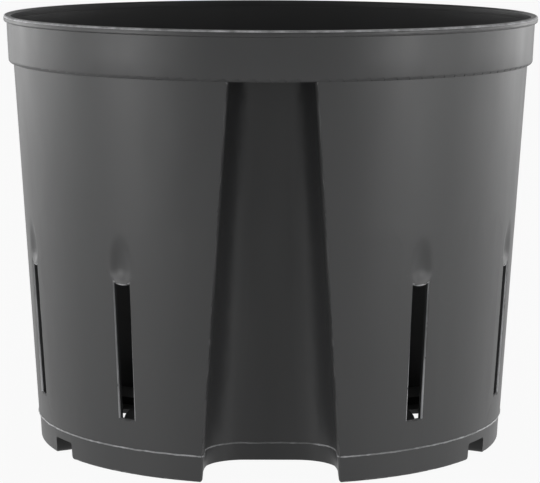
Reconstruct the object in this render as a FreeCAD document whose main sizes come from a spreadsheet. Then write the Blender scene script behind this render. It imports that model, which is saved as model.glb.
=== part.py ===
import FreeCAD, Part
import Sketcher
import math
import os

# A moulded plastic pot for growing plants in clay granules. One shell of even thickness:
# a drafted wall with a band and lip round the rim, a flute up the front for a water gauge,
# tall slots round the wall, and a base that stands on a notched foot.
# The origin is at the centre of the foot, +Z is up, and the flute faces -Y.

doc = FreeCAD.newDocument("plant_pot")

# How far from its reckoned place an edge may lie and still be the one looked for
NEAR = 0.02

# Driving sizes in millimetres and degrees
SIZES = [
    ("wall_thickness", 1.3),
    ("rim_diameter", 150.0),
    ("pot_height", 120.0),
    ("wall_draft", 6.5),
    ("band_height", 13.3),
    ("band_step", 1.4),
    ("band_draft", 0.5),
    ("band_edge_radius", 1.1),
    ("lip_height", 1.8),
    ("lip_width", 1.9),
    ("lip_overhang", 0.8),
    ("lip_edge_radius", 0.5),
    ("lip_ledge_depth", 2.0),
    ("foot_line_height", 7.2),
    ("foot_inset", 0.25),
    ("foot_edge_radius", 0.6),
    ("foot_band_width", 8.8),
    ("base_rise", 2.4),
    ("flute_foot_width", 36.1),
    ("flute_top_width", 22.2),
    ("flute_foot_depth", 18.8),
    ("flute_top_depth", 19.8),
    ("flute_foot_corner", 11.0),
    ("flute_top_corner", 7.0),
    ("flute_edge_radius", 1.0),
    ("slot_count", 9),
    ("slot_first", 35.0),
    ("slot_low_width", 4.7),
    ("slot_high_width", 5.3),
    ("slot_low", 15.2),
    ("slot_high", 52.2),
    ("slot_top_sag", 0.6),
    ("scoop_rise", 1.4),
    ("scoop_depth", 0.8),
    ("scoop_reach_up", 13.0),
    ("scoop_reach_aside", 10.7),
    ("scoop_reach_out", 6.0),
    ("drain_count", 5),
    ("drain_pitch", 60.0),
    ("drain_width", 9.6),
    ("drain_height", 4.6),
    ("drain_length", 27.8),
    ("drain_wall_bite", 0.5),
    ("drain_top_radius", 0.8),
    ("foot_corner_radius", 1.1),
    ("grate_count", 4),
    ("grate_inset", 23.9),
    ("grate_width", 4.6),
    ("grate_gap", 5.4),
]

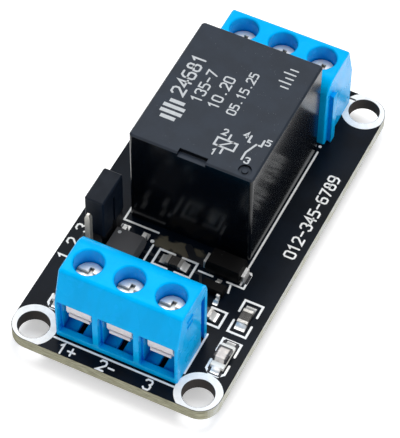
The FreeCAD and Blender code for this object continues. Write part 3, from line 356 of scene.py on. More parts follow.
def dust_group():
    """Specks of dust and rub marks, which lie on the faces that look up."""
    def fill(tree, given, out):
        specks = tree.add("ShaderNodeTexVoronoi", Vector=given["Place"], Scale=given["Scale"])
        dots = tree.ramp(specks.outputs["Distance"], 0.06, 0.12, 1.0, 0.0)
        kept = tree.ramp(tree.noise(given["Place"], 350.0, 2.0), 0.5, 0.6)
        facing = tree.add("ShaderNodeNewGeometry").outputs["Normal"]
        up = tree.ramp(tree.split(facing)[2], 0.3, 0.9)
        tree.feed(out["Mask"], tree.math("MULTIPLY", dots, kept, up))
        tree.feed(out["Up"], up)
    return shared_group("dust", {"Place": None, "Scale": 1800.0}, ("Mask", "Up"), fill)


def once(build):
    """Makes a material only once: a second call finds the first one by its name."""
    def found_or_built(name, *values, **settings):
        return bpy.data.materials.get(name) or build(name, *values, **settings)
    return found_or_built


def emptied_tree(owner):
    """The node tree of a material or a world, with nothing in it."""
    owner.use_nodes = True
    owner.node_tree.nodes.clear()
    return Tree(owner.node_tree)


def start_material(name):
    """A new material with a Principled shader: the material, its tree, the shader and Object coordinates."""
    made = bpy.data.materials.new(name)
    tree = emptied_tree(made)
    shader = tree.add("ShaderNodeBsdfPrincipled")
    output = tree.add("ShaderNodeOutputMaterial", Surface=shader.outputs[0])
    output.is_active_output = True
    place = tree.add("ShaderNodeTexCoord").outputs["Object"]
    return made, tree, shader, place


def bump(tree, shader, height, distance, rounding=0.0):
    """Relief on a shader's normal, over edges that look rounded off by a radius."""
    node = tree.add("ShaderNodeBump", Height=height, Distance=distance)
    if rounding:
        rounded = tree.add("ShaderNodeBevel", {"samples": 6}, Radius=rounding)
        tree.fill(node, Normal=rounded.outputs[0])
    tree.fill(shader, Normal=node.outputs[0])


@once
def plastic(name, tone, roughness=0.4, fine=9000.0, wide=700.0, depth=0.004, shade=0.8, dust=0.0, shine=0.5):
    """Moulded plastic: grain, slight patches of tone and gloss, and a little dust if asked."""
    made, tree, shader, place = start_material(name)
    grain = tree.group(grain_group(), Place=place, Fine=fine, Wide=wide)
    toned = tree.blend(grain["Patches"], rgba(tone), rgba(tone, shade))
    if dust:
        specks = tree.group(dust_group(), Place=place)
        toned = tree.blend(tree.math("MULTIPLY", specks["Mask"], dust), toned, rgba(PALE_DUST))
    gloss = tree.ramp(grain["Height"], 0.4, 1.1, roughness - 0.05, roughness + 0.07)
    tree.fill(shader, Base_Color=toned, Roughness=gloss, Specular_IOR_Level=shine)
    bump(tree, shader, grain["Height"], depth * MM)
    return made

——

- _Exercise requirements_: Would you write down every record again, exactly?

- _Task output_:
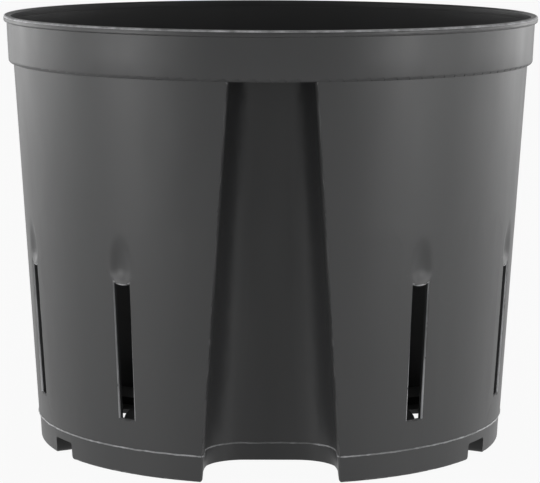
Reconstruct the object in this render as a FreeCAD document whose main sizes come from a spreadsheet. Then write the Blender scene script behind this render. It imports that model, which is saved as model.glb.
=== part.py ===
import FreeCAD, Part
import Sketcher
import math
import os

# A moulded plastic pot for growing plants in clay granules. One shell of even thickness:
# a drafted wall with a band and lip round the rim, a flute up the front for a water gauge,
# tall slots round the wall, and a base that stands on a notched foot.
# The origin is at the centre of the foot, +Z is up, and the flute faces -Y.

doc = FreeCAD.newDocument("plant_pot")

# How far from its reckoned place an edge may lie and still be the one looked for
NEAR = 0.02

# Driving sizes in millimetres and degrees
SIZES = [
    ("wall_thickness", 1.3),
    ("rim_diameter", 150.0),
    ("pot_height", 120.0),
    ("wall_draft", 6.5),
    ("band_height", 13.3),
    ("band_step", 1.4),
    ("band_draft", 0.5),
    ("band_edge_radius", 1.1),
    ("lip_height", 1.8),
    ("lip_width", 1.9),
    ("lip_overhang", 0.8),
    ("lip_edge_radius", 0.5),
    ("lip_ledge_depth", 2.0),
    ("foot_line_height", 7.2),
    ("foot_inset", 0.25),
    ("foot_edge_radius", 0.6),
    ("foot_band_width", 8.8),
    ("base_rise", 2.4),
    ("flute_foot_width", 36.1),
    ("flute_top_width", 22.2),
    ("flute_foot_depth", 18.8),
    ("flute_top_depth", 19.8),
    ("flute_foot_corner", 11.0),
    ("flute_top_corner", 7.0),
    ("flute_edge_radius", 1.0),
    ("slot_count", 9),
    ("slot_first", 35.0),
    ("slot_low_width", 4.7),
    ("slot_high_width", 5.3),
    ("slot_low", 15.2),
    ("slot_high", 52.2),
    ("slot_top_sag", 0.6),
    ("scoop_rise", 1.4),
    ("scoop_depth", 0.8),
    ("scoop_reach_up", 13.0),
    ("scoop_reach_aside", 10.7),
    ("scoop_reach_out", 6.0),
    ("drain_count", 5),
    ("drain_pitch", 60.0),
    ("drain_width", 9.6),
    ("drain_height", 4.6),
    ("drain_length", 27.8),
    ("drain_wall_bite", 0.5),
    ("drain_top_radius", 0.8),
    ("foot_corner_radius", 1.1),
    ("grate_count", 4),
    ("grate_inset", 23.9),
    ("grate_width", 4.6),
    ("grate_gap", 5.4),
]

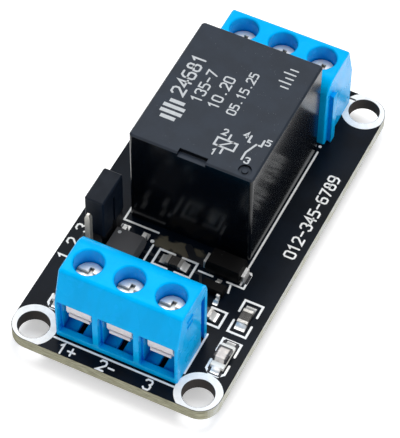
The FreeCAD and Blender code for this object continues. Write part 3, from line 356 of scene.py on. More parts follow.
def dust_group():
    """Specks of dust and rub marks, which lie on the faces that look up."""
    def fill(tree, given, out):
        specks = tree.add("ShaderNodeTexVoronoi", Vector=given["Place"], Scale=given["Scale"])
        dots = tree.ramp(specks.outputs["Distance"], 0.06, 0.12, 1.0, 0.0)
        kept = tree.ramp(tree.noise(given["Place"], 350.0, 2.0), 0.5, 0.6)
        facing = tree.add("ShaderNodeNewGeometry").outputs["Normal"]
        up = tree.ramp(tree.split(facing)[2], 0.3, 0.9)
        tree.feed(out["Mask"], tree.math("MULTIPLY", dots, kept, up))
        tree.feed(out["Up"], up)
    return shared_group("dust", {"Place": None, "Scale": 1800.0}, ("Mask", "Up"), fill)


def once(build):
    """Makes a material only once: a second call finds the first one by its name."""
    def found_or_built(name, *values, **settings):
        return bpy.data.materials.get(name) or build(name, *values, **settings)
    return found_or_built


def emptied_tree(owner):
    """The node tree of a material or a world, with nothing in it."""
    owner.use_nodes = True
    owner.node_tree.nodes.clear()
    return Tree(owner.node_tree)


def start_material(name):
    """A new material with a Principled shader: the material, its tree, the shader and Object coordinates."""
    made = bpy.data.materials.new(name)
    tree = emptied_tree(made)
    shader = tree.add("ShaderNodeBsdfPrincipled")
    output = tree.add("ShaderNodeOutputMaterial", Surface=shader.outputs[0])
    output.is_active_output = True
    place = tree.add("ShaderNodeTexCoord").outputs["Object"]
    return made, tree, shader, place


def bump(tree, shader, height, distance, rounding=0.0):
    """Relief on a shader's normal, over edges that look rounded off by a radius."""
    node = tree.add("ShaderNodeBump", Height=height, Distance=distance)
    if rounding:
        rounded = tree.add("ShaderNodeBevel", {"samples": 6}, Radius=rounding)
        tree.fill(node, Normal=rounded.outputs[0])
    tree.fill(shader, Normal=node.outputs[0])


@once
def plastic(name, tone, roughness=0.4, fine=9000.0, wide=700.0, depth=0.004, shade=0.8, dust=0.0, shine=0.5):
    """Moulded plastic: grain, slight patches of tone and gloss, and a little dust if asked."""
    made, tree, shader, place = start_material(name)
    grain = tree.group(grain_group(), Place=place, Fine=fine, Wide=wide)
    toned = tree.blend(grain["Patches"], rgba(tone), rgba(tone, shade))
    if dust:
        specks = tree.group(dust_group(), Place=place)
        toned = tree.blend(tree.math("MULTIPLY", specks["Mask"], dust), toned, rgba(PALE_DUST))
    gloss = tree.ramp(grain["Height"], 0.4, 1.1, roughness - 0.05, roughness + 0.07)
    tree.fill(shader, Base_Color=toned, Roughness=gloss, Specular_IOR_Level=shine)
    bump(tree, shader, grain["Height"], depth * MM)
    return made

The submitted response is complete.